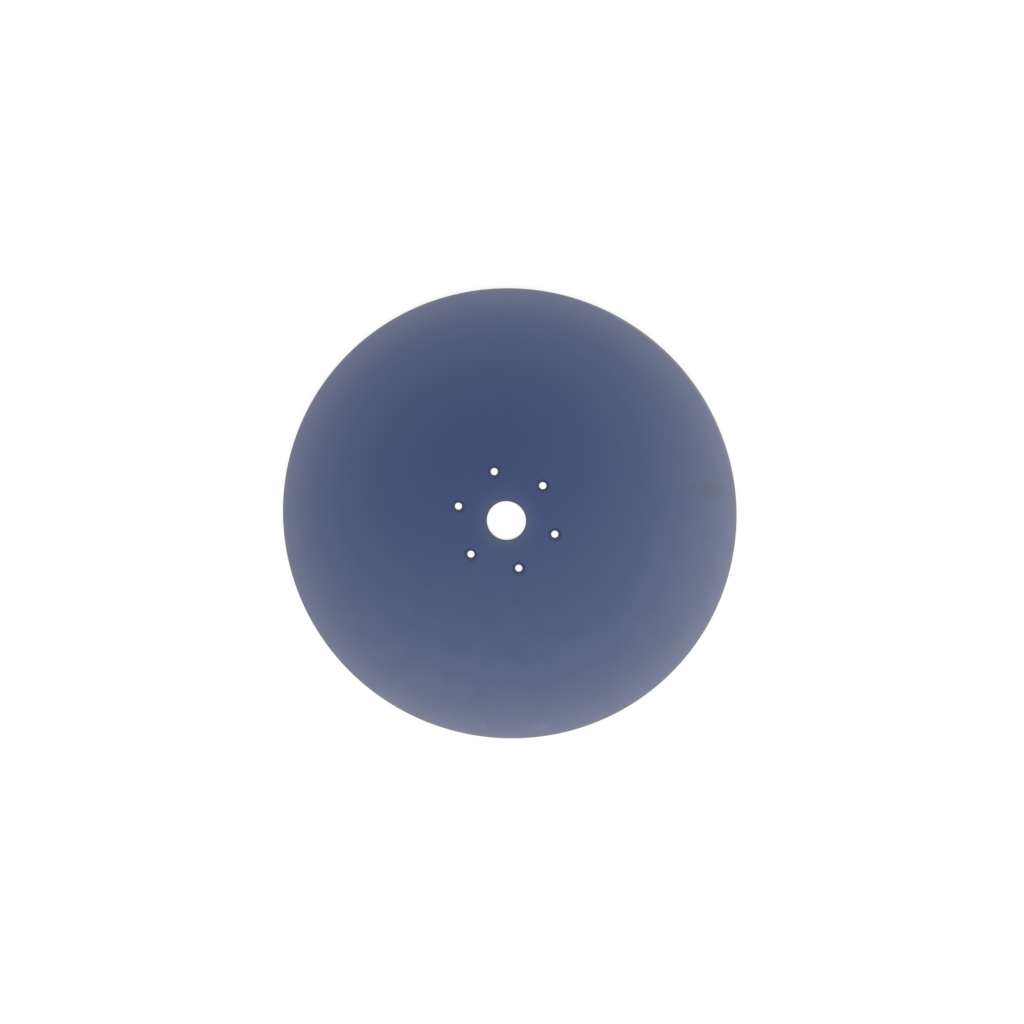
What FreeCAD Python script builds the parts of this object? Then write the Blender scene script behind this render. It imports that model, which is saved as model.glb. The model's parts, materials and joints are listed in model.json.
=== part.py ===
import FreeCAD, Part
import Sketcher
import os

# Seed drill disc: one flat round plate of hardened steel.
# It lies with its countersunk face up. The rear face, which seats on the hub, is at Z = 0
# and the centre bore is on the Z axis. The first bolt hole is on the X axis.

# Driving sizes, in millimetres and degrees
DRIVING_SIZES = [
    ("disc_diameter", 406.0, "across the cutting edge"),
    ("plate_thickness", 4.0, "front face to rear face"),
    ("bore_diameter", 35.0, "centre bore over the hub spigot"),
    ("bore_chamfer", 0.4, "edge break on both ends of the bore"),
    ("bevel_width", 9.0, "radial width of the ground bevel on the rear"),
    ("edge_land", 1.0, "thickness left at the cutting edge"),
    ("edge_round", 0.3, "rounding where the cutting edge meets the front face"),
    ("bolt_circle", 90.0, "diameter through the bolt hole centres"),
    ("bolt_count", 6, "bolt holes on the circle"),
    ("bolt_hole", 6.4, "straight part of a bolt hole"),
    ("countersink_mouth", 12.6, "countersink diameter at the front face"),
    ("countersink_angle", 90.0, "full angle of a countersink"),
]
LENGTH_TOLERANCE = 1e-6

# The two ends of a sketch line, and the fixed geometry that every sketch has
START = 1
END = 2
CENTRE = 3
X_AXIS_LINE = -1
ORIGIN_POINT = (-1, 1)


def fill_sheet(sheet, entries):
    for row, (alias, value, meaning) in enumerate(entries, start=1):
        sheet.set(f"A{row}", meaning)
        sheet.set(f"B{row}", str(value))
        sheet.setAlias(f"B{row}", alias)


def origin_feature(body, role):
    return next(item for item in body.Origin.OriginFeatures if item.Role == role)


def new_sketch(body, name, plane_role):
    sketch = body.newObject("Sketcher::SketchObject", name)
    sketch.AttachmentSupport = [(origin_feature(body, plane_role), "")]
    sketch.MapMode = "FlatFace"
    return sketch


def bind_dimension(sketch, name, expression, kind, *references):
    # A named dimension that follows the sheet
    value = float(sketch.evalExpression(expression))
    index = sketch.addConstraint(Sketcher.Constraint(kind, *references, value))
    sketch.renameConstraint(index, name)
    sketch.setExpression(f"Constraints.{name}", expression)


def circle_edges(shape, radius, height):
    # Names of the circular edges with this radius at this height
    names = []
    for number, edge in enumerate(shape.Edges, start=1):
        curve = edge.Curve
        if not isinstance(curve, Part.Circle):
            continue
        same_radius = abs(curve.Radius - radius) < LENGTH_TOLERANCE
        same_height = abs(curve.Center.z - height) < LENGTH_TOLERANCE
        if same_radius and same_height:
            names.append(f"Edge{number}")
    return names


def draw_half_section(sketch, sizes):
    # Half of the plate's section, in radius and height: the bore wall, the front face, the land
    # at the cutting edge, the ground bevel and the rear face
    bore_radius = sizes.bore_diameter / 2
    disc_radius = sizes.disc_diameter / 2
    corners = [
        (bore_radius, 0.0),
        (bore_radius, sizes.plate_thickness),
        (disc_radius, sizes.plate_thickness),
        (disc_radius, sizes.plate_thickness - sizes.edge_land),
        (disc_radius - sizes.bevel_width, 0.0),
    ]
    points = [FreeCAD.Vector(radius, height, 0) for radius, height in corners]
    lines = []
    for start, end in zip(points, points[1:] + points[:1]):
        lines.append(sketch.addGeometry(Part.LineSegment(start, end), False))
    bore_wall, front_face, land, bevel, rear_face = lines
    for line, following in zip(lines, lines[1:] + lines[:1]):
        sketch.addConstraint(Sketcher.Constraint("Coincident", line, END, following, START))
    for upright in (bore_wall, land):
        sketch.addConstraint(Sketcher.Constraint("Vertical", upright))
    for level in (front_face, rear_face):
        sketch.addConstraint(Sketcher.Constraint("Horizontal", level))
    sketch.addConstraint(Sketcher.Constraint("PointOnObject", rear_face, END, X_AXIS_LINE))
    bind_dimension(sketch, "bore_radius", "sizes.bore_diameter / 2", "DistanceX",
                   *ORIGIN_POINT, bore_wall, START)
    bind_dimension(sketch, "disc_radius", "sizes.disc_diameter / 2", "DistanceX",
                   *ORIGIN_POINT, front_face, END)
    bind_dimension(sketch, "thickness", "sizes.plate_thickness", "DistanceY",
                   bore_wall, START, bore_wall, END)
    bind_dimension(sketch, "land", "sizes.edge_land", "DistanceY",
                   land, END, land, START)
    bind_dimension(sketch, "bevel", "sizes.bevel_width", "DistanceX",
                   bevel, END, bevel, START)


def draw_bolt_circle_point(sketch, sizes):
    # One hole centre on the bolt circle, marked by a circle of the hole's size
    centre = FreeCAD.Vector(sizes.bolt_circle / 2, 0, 0)
    circle = sketch.addGeometry(Part.Circle(centre, FreeCAD.Vector(0, 0, 1), sizes.bolt_hole / 2), False)
    sketch.addConstraint(Sketcher.Constraint("PointOnObject", circle, CENTRE, X_AXIS_LINE))
    bind_dimension(sketch, "circle_radius", "sizes.bolt_circle / 2", "DistanceX",
                   *ORIGIN_POINT, circle, CENTRE)
    bind_dimension(sketch, "hole_radius", "sizes.bolt_hole / 2", "Radius", circle)


def build_disc(document, sizes):
    body = document.addObject("PartDesign::Body", "disc")
    body.Label = "disc"

    # The plate is the half section turned once round the bore axis
    section = new_sketch(body, "half_section", "XZ_Plane")
    draw_half_section(section, sizes)
    plate = body.newObject("PartDesign::Revolution", "plate")
    plate.Profile = section
    plate.ReferenceAxis = (section, ["V_Axis"])
    plate.Angle = 360
    document.recompute()

    # Both ends of the bore are broken by a small chamfer
    bore_radius = sizes.bore_diameter / 2
    bore_ends = circle_edges(plate.Shape, bore_radius, 0.0)
    bore_ends += circle_edges(plate.Shape, bore_radius, sizes.plate_thickness)
    chamfer = body.newObject("PartDesign::Chamfer", "bore_edges")
    chamfer.Base = (plate, bore_ends)
    chamfer.setExpression("Size", "sizes.bore_chamfer")
    document.recompute()

    # The cutting edge is slightly rounded where it meets the front face
    disc_radius = sizes.disc_diameter / 2
    rounding = body.newObject("PartDesign::Fillet", "cutting_edge_round")
    rounding.Base = (chamfer, circle_edges(chamfer.Shape, disc_radius, sizes.plate_thickness))
    rounding.setExpression("Radius", "sizes.edge_round")
    document.recompute()

    # A bolt hole runs through the plate from the front face, where it is countersunk for a
    # flat head that ends flush
    hole_centre = new_sketch(body, "bolt_hole_centre", "XY_Plane")
    hole_centre.setExpression("AttachmentOffset.Base.z", "sizes.plate_thickness")
    draw_bolt_circle_point(hole_centre, sizes)
    document.recompute()
    hole = body.newObject("PartDesign::Hole", "bolt_hole")
    hole.Profile = hole_centre
    hole.Threaded = False
    hole.DepthType = "ThroughAll"
    hole.setExpression("Diameter", "sizes.bolt_hole")
    hole.HoleCutType = "Countersink"
    hole.HoleCutCustomValues = True
    hole.setExpression("HoleCutDiameter", "sizes.countersink_mouth")
    hole.setExpression("HoleCutCountersinkAngle", "sizes.countersink_angle")
    document.recompute()

    # The bolt holes are spaced evenly round the bore
    holes = body.newObject("PartDesign::PolarPattern", "bolt_holes")
    holes.Originals = [hole]
    holes.Axis = (origin_feature(body, "Z_Axis"), [""])
    holes.Angle = 360
    holes.setExpression("Occurrences", "sizes.bolt_count")
    body.Tip = holes
    document.recompute()

    body.Placement = FreeCAD.Placement()
    check_holes_cut(rounding.Shape, holes.Shape, sizes)
    return body


def check_holes_cut(before, after, sizes):
    # Each hole takes away more than its straight part would
    straight = Part.makeCylinder(sizes.bolt_hole / 2, sizes.plate_thickness).Volume
    removed = before.Volume - after.Volume
    if removed <= sizes.bolt_count * straight:
        raise RuntimeError(f"the bolt holes took only {removed:.1f} mm3")


def check_objects(document):
    for item in document.Objects:
        if "Invalid" in item.State or "Error" in item.State:
            raise RuntimeError(f"{item.Name} failed: {item.State}")


def write_step(body):
    if body.Shape.isNull() or not body.Shape.isValid():
        raise RuntimeError(f"{body.Label} has no valid shape")
    body.Shape.exportStep(os.path.join("parts", f"{body.Label}.step"))


document = FreeCAD.newDocument("seed_drill_disc")
sizes = document.addObject("Spreadsheet::Sheet", "sizes")
fill_sheet(sizes, DRIVING_SIZES)
document.recompute()

disc = build_disc(document, sizes)
document.recompute()
check_objects(document)

os.makedirs("parts", exist_ok=True)
write_step(disc)
print(f"disc: {len(disc.Shape.Solids)} solid, {disc.Shape.Volume:.1f} mm3, box {disc.Shape.BoundBox}")
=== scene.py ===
import json
import math

import bmesh
import bpy
from mathutils import Matrix, Vector


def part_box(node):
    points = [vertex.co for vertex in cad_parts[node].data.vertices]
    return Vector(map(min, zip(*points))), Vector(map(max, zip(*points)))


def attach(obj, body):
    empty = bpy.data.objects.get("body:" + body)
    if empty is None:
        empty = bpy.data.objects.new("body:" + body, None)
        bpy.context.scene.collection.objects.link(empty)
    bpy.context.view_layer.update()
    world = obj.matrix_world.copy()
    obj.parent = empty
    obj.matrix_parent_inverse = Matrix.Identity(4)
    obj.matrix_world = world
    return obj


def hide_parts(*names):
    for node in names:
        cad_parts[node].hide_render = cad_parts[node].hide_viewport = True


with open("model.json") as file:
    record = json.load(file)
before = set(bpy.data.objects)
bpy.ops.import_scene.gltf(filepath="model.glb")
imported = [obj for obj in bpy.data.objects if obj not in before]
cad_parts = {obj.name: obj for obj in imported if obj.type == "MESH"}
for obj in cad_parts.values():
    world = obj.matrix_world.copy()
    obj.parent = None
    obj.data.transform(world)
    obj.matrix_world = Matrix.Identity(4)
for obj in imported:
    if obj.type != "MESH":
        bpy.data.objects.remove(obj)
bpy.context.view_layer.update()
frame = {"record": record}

# The steel plate: a flat round blank, cut, bored and ground with a bevel behind its edge.
# It is turned here from its half section. Its outline, thickness and bore are the CAD disc's,
# and its corners are slightly rounded, as a coat of paint leaves them.
MM = 0.001
disc_low, disc_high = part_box("disc")
mounts = {mount["name"]: mount for mount in frame["record"]["mounts"]}
disc_radius = round(disc_high[0] - disc_low[0], 4) / 2
plate_thickness = round(disc_high[2] - disc_low[2], 4)
bore_radius = mounts["hub_bore"]["dims"]["r_mm"] * MM
bore_chamfer = (plate_thickness - mounts["hub_bore"]["dims"]["length_mm"] * MM) / 2
bevel_width = 9.0 * MM
edge_land = 1.0 * MM
edge_round = 0.3 * MM
corner_round = 0.15 * MM
ROUND_STEPS = 6
PLATE_SEGMENTS = 512
MERGE_DISTANCE = 0.0001 * MM


def direction(bearing, rise=0.0):
    # The direction at this angle from +X round the bore axis, and at this angle above level
    return Vector((math.cos(bearing) * math.cos(rise), math.sin(bearing) * math.cos(rise), math.sin(rise)))


def rounded_corner(before, corner, after, radius):
    # Points of the arc that rounds one corner of a profile
    before, corner, after = Vector(before), Vector(corner), Vector(after)
    to_before = (before - corner).normalized()
    to_after = (after - corner).normalized()
    half_angle = to_before.angle(to_after) / 2
    reach = radius / math.tan(half_angle)
    centre = corner + (to_before + to_after).normalized() * radius / math.sin(half_angle)
    first = corner + to_before * reach - centre
    last = corner + to_after * reach - centre
    turn = first.angle(last)
    points = []
    for step in range(ROUND_STEPS + 1):
        share = turn * step / ROUND_STEPS
        points.append(centre + (first * math.sin(turn - share) + last * math.sin(share)) / math.sin(turn))
    return points


def turned_mesh(name, profile, segments):
    # A closed profile in radius and height, turned once about Z
    solid = bmesh.new()
    rings = []
    for segment in range(segments):
        outward = direction(2 * math.pi * segment / segments)
        rings.append([solid.verts.new(outward * point[0] + Vector((0, 0, point[1]))) for point in profile])
    for segment, ring in enumerate(rings):
        beside = rings[(segment + 1) % segments]
        for index in range(len(profile)):
            ahead = (index + 1) % len(profile)
            solid.faces.new((ring[index], ring[ahead], beside[ahead], beside[index]))
    bmesh.ops.remove_doubles(solid, verts=solid.verts, dist=MERGE_DISTANCE)
    bmesh.ops.recalc_face_normals(solid, faces=solid.faces)
    mesh = bpy.data.meshes.new(name)
    solid.to_mesh(mesh)
    solid.free()
    return mesh


section = [
    ((bore_radius, bore_chamfer), corner_round),
    ((bore_radius, plate_thickness - bore_chamfer), corner_round),
    ((bore_radius + bore_chamfer, plate_thickness), corner_round),
    ((disc_radius, plate_thickness), edge_round),
    ((disc_radius, plate_thickness - edge_land), corner_round),
    ((disc_radius - bevel_width, 0.0), corner_round),
    ((bore_radius + bore_chamfer, 0.0), corner_round),
]
plate_profile = []
for index, (corner, radius) in enumerate(section):
    before = section[index - 1][0]
    after = section[(index + 1) % len(section)][0]
    plate_profile += rounded_corner(before, corner, after, radius)
plate = bpy.data.objects.new("plate", turned_mesh("plate", plate_profile, PLATE_SEGMENTS))
bpy.context.collection.objects.link(plate)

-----

### Task details
Your task is to give again the lines from the one containing "disc = build_disc(document, sizes)" to the one containing "for node in", both lines included, exactly and without anything added.

### Result of this task
disc = build_disc(document, sizes)
document.recompute()
check_objects(document)

os.makedirs("parts", exist_ok=True)
write_step(disc)
print(f"disc: {len(disc.Shape.Solids)} solid, {disc.Shape.Volume:.1f} mm3, box {disc.Shape.BoundBox}")
=== scene.py ===
import json
import math

import bmesh
import bpy
from mathutils import Matrix, Vector


def part_box(node):
    points = [vertex.co for vertex in cad_parts[node].data.vertices]
    return Vector(map(min, zip(*points))), Vector(map(max, zip(*points)))


def attach(obj, body):
    empty = bpy.data.objects.get("body:" + body)
    if empty is None:
        empty = bpy.data.objects.new("body:" + body, None)
        bpy.context.scene.collection.objects.link(empty)
    bpy.context.view_layer.update()
    world = obj.matrix_world.copy()
    obj.parent = empty
    obj.matrix_parent_inverse = Matrix.Identity(4)
    obj.matrix_world = world
    return obj


def hide_parts(*names):
    for node in names:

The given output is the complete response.